We're still in our working directory:

In [1]:
import os
top_dir = os.getcwd()
git_dir = os.path.join(top_dir, 'learning_git')
working_dir = os.path.join(git_dir, 'git_example')
os.chdir(working_dir)
working_dir
Out[1]:
'/home/runner/work/rsd-engineeringcourse/rsd-engineeringcourse/ch00git/learning_git/git_example'

Sharing your work

So far, all our work has been on our own computer. But a big part of the point of version control is keeping your work safe, on remote servers. Another part is making it easy to share your work with the world In this example, we'll be using the "GitHub" cloud repository to store and publish our work.

If you have not done so already, you should create an account on GitHub: go to GitHub's website, fill in a username and password, and click on "sign up for GitHub".

Creating a repository

Ok, let's create a repository to store our work. Hit "new repository" on the right of the github home screen.

Fill in a short name, and a description. Choose a "public" repository. Don't choose to initialize the repository with a README. That will create a repository with content and we only want a placeholder where to upload what we've created locally.

Paying for GitHub

For this course, you should use public repositories in your personal account for your example work: it's good to share!

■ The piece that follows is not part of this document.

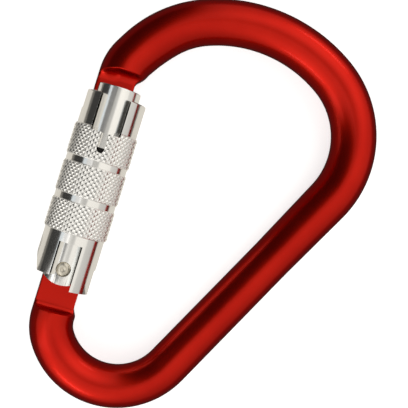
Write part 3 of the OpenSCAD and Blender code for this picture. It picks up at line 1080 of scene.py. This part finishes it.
dress(rivet_pin, steel("peened_steel", (0.68, 0.64, 0.55), (0.50, 0.45, 0.36), 0.2, 2500))
ground, drawn = ((0.55, 0.55, 0.56), 0.22), ((0.50, 0.50, 0.52), 0.28)
inner_parts = {
    "gate_plunger": ground, "sleeve_stop_pin": ground,
    "gate_spring": drawn, "sleeve_spring": drawn,
}
for node, (colour, roughness) in inner_parts.items():
    dull = tuple(0.7 * c for c in colour)
    dress(frame["nodes"][node], steel(node + "_steel", colour, dull, roughness, 3000))
print("steel: the rivet and", len(inner_parts), "CAD nodes that stay")

# %% [markdown]
# ## The studio
#
# A shiny round bar shows its surroundings more than itself, so the studio is drawn as a map
# of directions round the carabiner. A direction has a bearing in the picture, from 0 for the
# right to 90 for the top, and a tilt from straight up. Soft light comes from all round, as in
# a light tent, but the tent stands open at the upper left, and the open side is dark.

# %% Directions in the picture
scene = bpy.context.scene
scene.view_settings.view_transform = "Standard"
picture_right = Vector((0.9555, 0.295, 0)).normalized()
picture_up = Vector((-picture_right.y, picture_right.x, 0))
focus = Vector((-0.00095, 0.00211, 0.0086))


def way_to(bearing, tilt):
    """The direction with a bearing in the picture and a tilt from straight up."""
    b, t = radians(bearing), radians(tilt)
    flat = picture_right * cos(b) + picture_up * sin(b)
    return flat * sin(t) + Vector((0, 0, cos(t)))


print("the picture's right is", tuple(round(x, 3) for x in picture_right))

# %% [markdown]
# The tent is the world's own light. Each term is a dot product with one direction, so it has
# soft edges by itself: two planes bound the open side, a dim spot overhead is the hole that
# the camera looks through, and wide glows stand for the lamps behind the cloth. The camera
# sees plain white instead, which the Light Path node switches.

# %% Light tent
world = bpy.data.worlds.new("light_tent")
scene.world = world
tent = Graph(world)
looking = tent.add("ShaderNodeTexCoord", output=0)


def facing(bearing, tilt):
    """1 along a direction, 0 square to it and -1 behind it."""
    return tent.add(
        "ShaderNodeVectorMath", {"operation": "DOT_PRODUCT"}, output=1,
        Vector=looking, Vector_001=way_to(bearing, tilt),
    )


def glow(bearing, tilt, width, strength):
    """A round patch of light. Width is the angle at which it has faded to a third."""
    power = 1 / (1 - cos(radians(width)))
    return facing(bearing, tilt).at_least(0.0) ** power * strength


edge, cloth_light, dark = 0.09, 0.71, 0.045
upper_edge = facing(179, 90).clamped(-edge, edge)
left_edge = facing(114.4, 97.6).clamped(-edge, edge)
overhead = facing(90, 2).clamped(0.975, 0.995) * 0.35
open_side = overhead.at_least(upper_edge * left_edge)
low_side = facing(290, 100).clamped(0.4, 1.0)
cloth = cloth_light - low_side * 0.3 + glow(41, 41, 23, 0.62) + glow(240, 53, 23, 0.5)
cloth = cloth + glow(212, 14, 14, 0.28)
in_tent = cloth * (1 - open_side) + dark * open_side
tent_light = tent.add(
    "ShaderNodeBackground", Color=(1.0, 0.985, 0.95, 1), Strength=in_tent
)
white = tent.add("ShaderNodeBackground", Color=(1, 1, 1, 1), Strength=1.0)
both = tent.add(
    "ShaderNodeMixShader", Fac=tent.camera_sees(), Shader=tent_light, Shader_001=white
)
tent.add("ShaderNodeOutputWorld", Surface=both)
print("the tent has", len(tent.tree.nodes), "nodes")

# %% [markdown]
# A few softboxes add what the tent lacks. Two slim ones draw the pale lines along the bends
# of the bar, and a small card lights the heel from close by. The silver parts have lamps of
# their own, and light linking keeps those off the red bar: a cool one at the gate's side, as
# a window would be, two soft fills above it, a warm sheet on the other side, and a card
# under the gate that lights its lower flank.


# %% Softboxes
def turn_to(item, side, back):
    """Turns an object until its X axis is side and its Z axis is back."""
    axes = Matrix((side, back.cross(side), back)).transposed()
    item.rotation_mode = "QUATERNION"
    item.rotation_quaternion = axes.to_quaternion()


def softbox(
    name, bearing, tilt, away, wide, high, strength, colour=(1.0, 1.0, 1.0), aim=focus,
    only_for=(),
):
    """A flat lamp of even brightness that faces aim. Strength 1 shows as white."""
    lamp = bpy.data.lights.new(name, "AREA")
    lamp.shape = "RECTANGLE"
    lamp.size, lamp.size_y = wide, high
    lamp.energy = strength * pi * wide * high
    lamp.color = colour
    box = put_in_scene(name, lamp)
    back = way_to(bearing, tilt)
    box.location = aim + back * away
    turn_to(box, Vector((0, 0, 1)).cross(back).normalized(), back)
    box.visible_camera = False
    for piece in only_for:
        receivers = box.light_linking.receiver_collection
        if receivers is None:
            receivers = box.light_linking.receiver_collection = bpy.data.collections.new(name)
        receivers.objects.link(piece)


gate_middle = hinge_place + Vector((0, 0.024, 0))
heel = hinge_place + Vector((0, -0.012, 0))
silver_parts = (gate_bar, twist_sleeve, rivet_pin)
cool, warm = (0.88, 0.95, 1.0), (1.0, 0.96, 0.88)
softbox("strip_below", 238, 66, 0.45, 0.16, 0.035, 3.6)
softbox("strip_above", 46, 66, 0.45, 0.14, 0.035, 3.2)
softbox("heel_card", 190, 52, 0.09, 0.07, 0.09, 0.62, (1.0, 0.98, 0.95), heel)
softbox("window_left", 163, 42, 0.50, 0.30, 0.123, 0.8, cool, gate_middle, silver_parts)
softbox("gate_fill", 163, 25, 0.50, 0.30, 0.22, 0.2, aim=gate_middle, only_for=(gate_bar,))
softbox(
    "sleeve_fill", 163, 24, 0.50, 0.34, 0.19, 0.75, aim=gate_middle,
    only_for=(twist_sleeve, rivet_pin),
)
softbox("gate_sheet", -17, 34, 0.50, 0.34, 0.42, 0.24, warm, gate_middle, silver_parts)
softbox(
    "card_under_gate", -17, 178.1, 0.0079, 0.062, 0.106, 0.55, warm,
    gate_middle + Vector((-0.012, 0, -0.0004)), silver_parts,
)

# %% [markdown]
# The carabiner lies on its thick sleeve and on the far side of the wide basket, so the floor
# slopes under it by about two degrees. The basket touches it below the middle of the bar.

# %% Floor
floor_half = 3.0
touch_inset = 0.0065
floor_bm = bmesh.new()
ops.create_grid(floor_bm, x_segments=1, y_segments=1, size=floor_half)
sleeve_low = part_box("locking_sleeve")[0]
basket_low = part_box("body")[0]
basket_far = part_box("body")[1]
rise = (basket_low.z - sleeve_low.z) / (basket_far.x - touch_inset - hinge_place.x)
rotate(floor_bm, -atan(rise), "Y")
move(floor_bm, (hinge_place.x, 0, sleeve_low.z))
floor = put_mesh(floor_bm, "studio_floor")
print("floor rises by", round(1000 * rise), "mm in a metre")

# %% [markdown]
# The camera sees the floor as white paper: a matt surface that takes the carabiner's shadow,
# with a plain glow that lifts it to white. Metal mirrors it as a dull grey, as it would mirror
# the table of a darker room, so the bar keeps dark edges against the white.

# %% Paint the floor
paper = Finish("pale_paper")
matt_paper = paper.add(
    "ShaderNodeBsdfPrincipled", Base_Color=(0.86, 0.86, 0.86, 1), Roughness=0.9,
    Specular_IOR_Level=0.1, Emission_Color=(1, 1, 1, 1), Emission_Strength=0.71,
)
mirrored_paper = paper.add("ShaderNodeEmission", Color=(1.0, 0.95, 0.86, 1), Strength=0.19)
both_papers = paper.add(
    "ShaderNodeMixShader", Fac=paper.camera_sees(), Shader=mirrored_paper,
    Shader_001=matt_paper,
)
paper.add("ShaderNodeOutputMaterial", Surface=both_papers)
dress(floor, paper.material)

# %% [markdown]
# ## The camera
#
# The camera hangs a quarter of a metre above the carabiner and looks almost straight down,
# turned so that the gate leans to the right. It stands a little to the gate's side, which is
# why the notches of the sleeve seem to face it squarely.

# %% Camera
camera_away = 0.240
lean_to_gate = 6.0
picture_width = 0.1099
lens = bpy.data.cameras.new("camera")
lens.sensor_width = 36.0
lens.lens = lens.sensor_width * camera_away / picture_width
lens.clip_start, lens.clip_end = 0.01, 20.0
camera = put_in_scene("camera", lens)
scene.camera = camera
look_back = Vector((-tan(radians(lean_to_gate)), 0, 1)).normalized()
look_side = (picture_right - picture_right.dot(look_back) * look_back).normalized()
camera.location = focus + look_back * camera_away
turn_to(camera, look_side, look_back)
print("camera at", tuple(round(x, 3) for x in camera.location))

GitHub is free for open source, but in general, charges a fee if you want to keep your work private.

In the future, you might want to keep your work on GitHub private.

Students can get free private repositories on GitHub, by going to GitHub Education and filling in a form (look for the Student Developer Pack).

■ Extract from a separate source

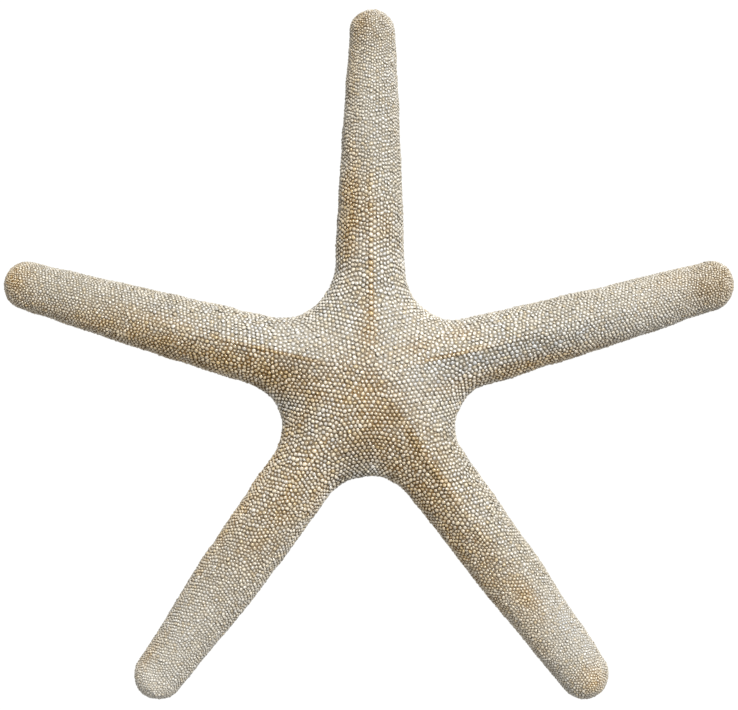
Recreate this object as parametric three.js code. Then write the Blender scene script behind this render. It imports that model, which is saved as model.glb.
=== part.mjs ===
// A dried finger starfish lying on its mouth side, as one closed solid.
// Five blunt arms with a low keel grow out of a small domed disc, rounded notches lie between them,
// the skin is studded with granules, and underneath a furrow runs along each arm into the mouth.
// Millimetres, +Z up. The origin is on the resting plane, at the middle of the footprint.
import * as THREE from "three";
import { mergeVertices } from "three/addons/utils/BufferGeometryUtils.js";

const degrees = Math.PI / 180;

// The arms in turn, anticlockwise from above. angle is the arm's direction, reach runs from the middle of
// the disc to the tip, plump is the swelling halfway along, bow is how far the tip bends sideways, and
// keelLean is how far the keel leans sideways where the arm leaves the disc.
const arms = [
  { angle: 15.4, reach: 82.9, tipRadius: 5.5, plump: 0.0, bow: 0.6, keelLean: 0.0 },
  { angle: 89.4, reach: 81.6, tipRadius: 5.0, plump: 0.1, bow: 0.0, keelLean: 0.0 },
  { angle: 164.3, reach: 82.9, tipRadius: 5.3, plump: 0.1, bow: 0.0, keelLean: 0.0 },
  { angle: 234.4, reach: 84.3, tipRadius: 5.5, plump: 0.5, bow: 0.0, keelLean: -1.0 },
  { angle: 306.4, reach: 84.9, tipRadius: 5.6, plump: 0.3, bow: 0.0, keelLean: -0.7 },
];
// From the middle of the disc to the notch after each arm.
const notchReach = [20.0, 20.4, 20.9, 20.8, 20.6];

const armHalfWidth = 7.8; // where the arm leaves the disc
const taperPower = 1.1;
const keelSpread = 18;
const crownLean = [0.55, 1.65]; // how far the top of the disc leans in X and Y
const crownSpread = 30;

const discHeight = 13;
const keelHeight = 11.2; // of the arm where it leaves the disc
const tipHeight = 8.4;
const widestAt = 0.42; // height of the widest line, as a share of the keel's height
const keelSlope = 0.34; // share of the flank's rise that is straight, which makes the keel
const keelSlopeTip = 0.05;
const keelFade = 0.65; // how far along the arm the keel has faded, as a share of the arm
const discRise = 1.6; // how many half-widths further in the straight rise goes on across the disc
const archLength = 1.35; // of a rounded flank, in half-widths
const tipBlunt = 0.3; // how far the keel runs on into the round tip, in tip radii

const soleEdge = 0.42; // where the side turns under, in half-widths in from the widest line
const furrowHalfWidth = 1.7;
const furrowHalfWidthTip = 0.9;
const furrowDepth = 2.4;
const furrowDepthTip = 1.2;
const furrowEnd = 4; // before the end of the keel, over which the furrow closes
const furrowShare = 0.4; // the most of a rib, from the keel outwards, that lies over the furrow
const mouthRadius = 3.6;
const mouthDepth = 3.4;

const granuleHeight = 0.45;

const discStations = 8;
const sideStations = 27;
const capStations = 4;
const flankColumns = 8;
const turnUnderColumns = 2;
const weldDistance = 1e-3; // nearer than which points are one

const skin = new THREE.MeshStandardMaterial({ color: 0xcdbfa3, roughness: 0.75, metalness: 0 });

const mix = THREE.MathUtils.lerp;
const clamp01 = (x) => THREE.MathUtils.clamp(x, 0, 1);
const smooth = (x) => THREE.MathUtils.smoothstep(x, 0, 1);

// The rounded notch between two arms that are 2 x halfAngle apart: a circle that touches both arms' sides
// and passes through the notch. Its middle is given along and across one of the arms.
function notchCircle(halfAngle, notch) {
  const radius = (notch * Math.sin(halfAngle) - armHalfWidth) / (1 - Math.sin(halfAngle));
  const away = notch + radius;
  return { radius, along: away * Math.cos(halfAngle), across: away * Math.sin(halfAngle) };
}

// The average notch sets where every arm starts, so that both halves of an arm share their keel.
const averageHalfAngle = Math.PI / arms.length;
const averageCircle = notchCircle(averageHalfAngle, notchReach.reduce((a, b) => a + b) / arms.length);
const armStart = averageCircle.along;

// Distances along the keel, from the middle of the disc to where the arm's round tip begins.
function keelStations(arm) {
  const stations = [];
  for (let i = 0; i < discStations; i++) {
    const turn = (Math.PI / 2 - averageHalfAngle) * (1 - i / discStations);
    stations.push(armStart - averageCircle.across * Math.tan(turn));
  }
  for (let i = 0; i <= sideStations; i++)
    stations.push(mix(armStart, arm.reach - arm.tipRadius, i / sideStations));
  return stations;
}

function sideHalfWidth(arm, s, sideStart) {
  const q = clamp01((s - sideStart) / (arm.reach - arm.tipRadius - sideStart));
  return mix(armHalfWidth, arm.tipRadius, q ** taperPower) + arm.plump * Math.sin(Math.PI * q) ** 2;
}

// Each rib runs from the keel, at keelAt along the arm, to a point of the outline, along and across it.
function ribs(arm, circle) {
  const list = keelStations(arm).map((s) => {
    if (s >= circle.along) return { keelAt: s, outline: [s, sideHalfWidth(arm, s, circle.along)] };
    const turn = Math.atan2(circle.along - s, circle.across);
    const along = circle.along - circle.radius * Math.sin(turn);
    const across = circle.across - circle.radius * Math.cos(turn);
    return { keelAt: s, outline: [along, across] };
  });
  const capStart = arm.reach - arm.tipRadius;
  for (let i = 1; i <= capStations; i++) {
    const turn = ((Math.PI / 2) * i) / capStations;
    list.push({
      keelAt: capStart + tipBlunt * arm.tipRadius * Math.sin(turn),
      outline: [capStart + arm.tipRadius * Math.sin(turn), arm.tipRadius * Math.cos(turn)],
    });
  }
  return list;
}

// Rise of a flank at x half-widths in from the outline: a quarter round with a straight slope mixed in,
// and only the slope goes on across the disc.
function flankRise(x, slope) {
  const round = x < 1 ? Math.sqrt(1 - (1 - x) ** 2) : 1;
  const beyond = Math.max(x - 1, 0);
  return (1 - slope) * round + slope * (Math.min(x, 1) + beyond / (1 + beyond / discRise));
}

function furrowHeight(s, t, keelEnd) {
  const q = clamp01(s / keelEnd);
  const closing = smooth((keelEnd - s) / furrowEnd);
  const x = Math.abs(t) / mix(furrowHalfWidth, furrowHalfWidthTip, q);
  const groove = x < 1 ? mix(furrowDepth, furrowDepthTip, q) * (1 - x ** 2) * closing : 0;
  const fromMiddle = Math.hypot(s, t) / mouthRadius;
  const mouth = fromMiddle < 1 ? mouthDepth * (1 - fromMiddle ** 2) : 0;
  return Math.max(groove, mouth);
}

// The points of one half of an arm. Row j is a rib, and column i runs from the keel over the outline and
// under to the furrow. Every other point of the upper side is the tip of a granule, and the rest lie lower.
function halfArm(arm, side, circle) {
  const keelEnd = arm.reach - arm.tipRadius * (1 - tipBlunt);
  return ribs(arm, circle).map(({ keelAt, outline }, j) => {
    const ribLength = Math.hypot(outline[0] - keelAt, outline[1]);
    const width = keelAt < circle.along ? armHalfWidth : ribLength;
    const q = clamp01((keelAt - armStart) / (keelEnd - armStart));
    const inDisc = clamp01(1 - keelAt / armStart);
    const top = mix(keelHeight, tipHeight, q) + (discHeight - keelHeight) * smooth(inDisc);
    const widest = top * widestAt;
    const slope = mix(keelSlope, keelSlopeTip, smooth(q / keelFade));
    const arch = archLength * width;
    const flankLength = arch + ribLength - width;
    const inward = (d) => {
      const x = Math.min(d / ribLength, 1);
      return [mix(outline[0], keelAt, x), mix(outline[1], 0, x)];
    };

    const row = [];
    for (let i = 0; i <= flankColumns; i++) {
      const walk = flankLength * (1 - i / flankColumns);
      const turn = Math.min(walk / arch, 1) * (Math.PI / 2);
      const d = width * (1 - Math.cos(turn)) + Math.max(walk - arch, 0);
      const rise = flankRise(d / width, slope) / flankRise(ribLength / width, slope);
      const inset = (i + j) % 2 === 0 ? 0 : granuleHeight;
      row.push({ st: inward(d), z: widest + (top - widest) * rise, inset });
    }
    for (let i = 1; i <= turnUnderColumns; i++) {
      const turn = ((Math.PI / 2) * i) / turnUnderColumns;
      const d = soleEdge * width * (1 - Math.cos(turn));
      row.push({ st: inward(d), z: widest * (1 - Math.sin(turn)), inset: 0 });
    }
    const lip = mix(furrowHalfWidth, furrowHalfWidthTip, clamp01(keelAt / keelEnd));
    const lipShare = Math.min(furrowShare, lip / Math.max(outline[1], lip));
    const lipAt = inward((1 - lipShare) * ribLength);
    row.push({ st: lipAt, z: furrowHeight(...lipAt, keelEnd), inset: 0 });
    row.push({ st: [keelAt, 0], z: furrowHeight(keelAt, 0, keelEnd), inset: 0 });

    const nearStart = smooth(keelAt / armStart) * Math.exp(-(((keelAt - armStart) / keelSpread) ** 2));
    return row.map(({ st: [s, t], z, inset }) => {
      const lean = arm.keelLean * nearStart * (z / discHeight) ** 2;
      const bent = arm.bow * clamp01((s - armStart) / (arm.reach - armStart)) ** 3;
      const across = side * t + lean + bent;
      const x = s * Math.cos(arm.angle * degrees) - across * Math.sin(arm.angle * degrees);
      const y = s * Math.sin(arm.angle * degrees) + across * Math.cos(arm.angle * degrees);
      const crown = (z / discHeight) ** 2 * Math.exp(-((Math.hypot(x, y) / crownSpread) ** 2));
      return { place: [x + crownLean[0] * crown, y + crownLean[1] * crown, z], inset };
    });
  });
}

// Two triangles for each cell of a half-arm. A cell is split between its two low corners, so that each
// proud corner is the tip of a four-sided granule.
function addCells(rows, side, positions, insets) {
  const push = (...corners) => {
    if (side < 0) corners.reverse();
    for (const { place, inset } of corners) {
      positions.push(...place);
      insets.push(inset);
    }
  };
  for (let j = 0; j + 1 < rows.length; j++) {
    for (let i = 0; i + 1 < rows[j].length; i++) {
      const [a, b, c, d] = [rows[j][i], rows[j + 1][i], rows[j + 1][i + 1], rows[j][i + 1]];
      if ((i + j) % 2 === 0) {
        push(a, b, d);
        push(b, c, d);
      } else {
        push(a, b, c);
        push(a, c, d);
      }
    }
  }
}

function starfishGeometry() {
  const positions = [];
  const insets = [];
  arms.forEach((arm, k) => {
    const before = (k + arms.length - 1) % arms.length;
    for (const [side, gap] of [[1, k], [-1, before]]) {
      const between = (arms[(gap + 1) % arms.length].angle - arms[gap].angle + 360) % 360;
      const circle = notchCircle((between / 2) * degrees, notchReach[gap]);
      addCells(halfArm(arm, side, circle), side, positions, insets);
    }
  });

  const loose = new THREE.BufferGeometry();
  loose.setAttribute("position", new THREE.Float32BufferAttribute(positions, 3));
  loose.setAttribute("inset", new THREE.Float32BufferAttribute(insets, 1));
  const geometry = mergeVertices(loose, weldDistance);
  geometry.computeVertexNormals();
  const { position, normal, inset } = geometry.attributes;
  const point = new THREE.Vector3();
  const outward = new THREE.Vector3();
  for (let v = 0; v < position.count; v++) {
    outward.fromBufferAttribute(normal, v);
    point.fromBufferAttribute(position, v).addScaledVector(outward, -inset.getX(v));
    position.setXYZ(v, point.x, point.y, point.z);
  }
  geometry.deleteAttribute("inset");
  geometry.computeBoundingBox();
  const { min, max } = geometry.boundingBox;
  geometry.translate(-(min.x + max.x) / 2, -(min.y + max.y) / 2, -min.z);
  geometry.computeVertexNormals();
  return geometry;
}

const starfish = new THREE.Mesh(starfishGeometry(), skin);
starfish.name = "starfish";

const group = new THREE.Group();
group.add(starfish);
export default group;
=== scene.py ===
"""A dried finger starfish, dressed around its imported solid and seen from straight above.

Shapes are worked out in millimetres in the plan of the starfish, with the middle of the disc at the origin
and +Z up. They go into Blender in metres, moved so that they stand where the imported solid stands.
"""
import math

import bpy
import numpy as np
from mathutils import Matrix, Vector


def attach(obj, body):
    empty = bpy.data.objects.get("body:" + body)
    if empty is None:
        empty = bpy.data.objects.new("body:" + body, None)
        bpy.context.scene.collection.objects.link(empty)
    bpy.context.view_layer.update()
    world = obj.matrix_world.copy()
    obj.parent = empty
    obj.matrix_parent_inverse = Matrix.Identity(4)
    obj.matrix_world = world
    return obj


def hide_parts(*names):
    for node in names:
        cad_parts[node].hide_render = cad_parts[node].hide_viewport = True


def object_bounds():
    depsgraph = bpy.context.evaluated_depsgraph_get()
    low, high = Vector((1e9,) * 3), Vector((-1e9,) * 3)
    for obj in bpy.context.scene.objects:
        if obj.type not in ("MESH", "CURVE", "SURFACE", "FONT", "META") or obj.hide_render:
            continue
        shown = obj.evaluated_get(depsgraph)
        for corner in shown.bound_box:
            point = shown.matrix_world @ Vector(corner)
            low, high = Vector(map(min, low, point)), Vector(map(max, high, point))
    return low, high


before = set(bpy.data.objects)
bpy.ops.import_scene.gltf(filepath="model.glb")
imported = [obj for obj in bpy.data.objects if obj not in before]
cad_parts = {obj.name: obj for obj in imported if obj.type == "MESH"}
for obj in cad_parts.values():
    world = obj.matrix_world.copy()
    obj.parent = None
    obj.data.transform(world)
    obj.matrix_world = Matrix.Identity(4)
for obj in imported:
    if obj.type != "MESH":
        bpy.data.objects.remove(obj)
cad_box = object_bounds()

MM = 0.001
QUARTER = math.pi / 2
RANDOM = np.random.default_rng(11)
TINY = 1e-6
LINE_STEPS = 601  # points on a keel or an outline, where a length is measured along it

# The arms, anticlockwise from the one on the right, with the notch that follows each.
ARM_NAMES = ("right", "top", "left", "lower_left", "lower_right")
ARMS = len(ARM_NAMES)
ARM_ANGLE = np.radians([15.4, 89.4, 164.3, 234.4, 306.4])
ARM_REACH = np.array([82.9, 81.6, 82.9, 84.3, 84.9])
TIP_RADIUS = np.array([5.5, 5.0, 5.3, 5.5, 5.6])
PLUMPNESS = np.array([0.0, 0.1, 0.1, 0.5, 0.3])
BOW = np.array([0.6, 0.0, 0.0, 0.0, 0.0])
KEEL_LEAN = np.array([0.0, 0.0, 0.0, -1.0, -0.7])
NOTCH_REACH = np.array([20.0, 20.4, 20.9, 20.8, 20.6])

# The form of the body.
ARM_HALF_WIDTH = 7.8
TAPER_POWER = 1.1
KEEL_SPREAD = 18.0
CROWN_LEAN = (0.55, 1.65)
CROWN_SPREAD = 30.0
DISC_HEIGHT = 13.0
KEEL_HEIGHT = 11.2
TIP_HEIGHT = 8.4
WIDEST_AT = 0.42
KEEL_SLOPE = 0.34
KEEL_SLOPE_TIP = 0.05
KEEL_FADE = 0.65
DISC_RISE = 1.6
ARCH_LENGTH = 1.35
TIP_BLUNT = 0.3
SOLE_EDGE = 0.42
FURROW_HALF_WIDTH = 1.7
FURROW_HALF_WIDTH_TIP = 0.9
FURROW_DEPTH = 2.4
FURROW_DEPTH_TIP = 1.2
FURROW_END = 4.0
MOUTH_RADIUS = 3.6
MOUTH_DEPTH = 3.4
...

UCL pays for private GitHub repositories for UCL research groups: you can find the service details on the Advanced Research Computing Centre's website.

Adding a new remote to your repository

Instructions will appear, once you've created the repository, as to how to add this new "remote" server to your repository, in the lower box on the screen. Mine say:

In [2]:
%%bash
git remote add origin git@github.com:UCL/github-example.git
In [3]:
%%bash
git push -uf origin main # You shouldn't need the extra `f` switch. We use it here to force the push and rewrite that repository.
      #You should copy the instructions from YOUR repository.
To github.com:UCL/github-example.git
 + b632828...bb375a0 main -> main (forced update)
branch 'main' set up to track 'origin/main'.

Remotes

The first command sets up the server as a new remote, called origin.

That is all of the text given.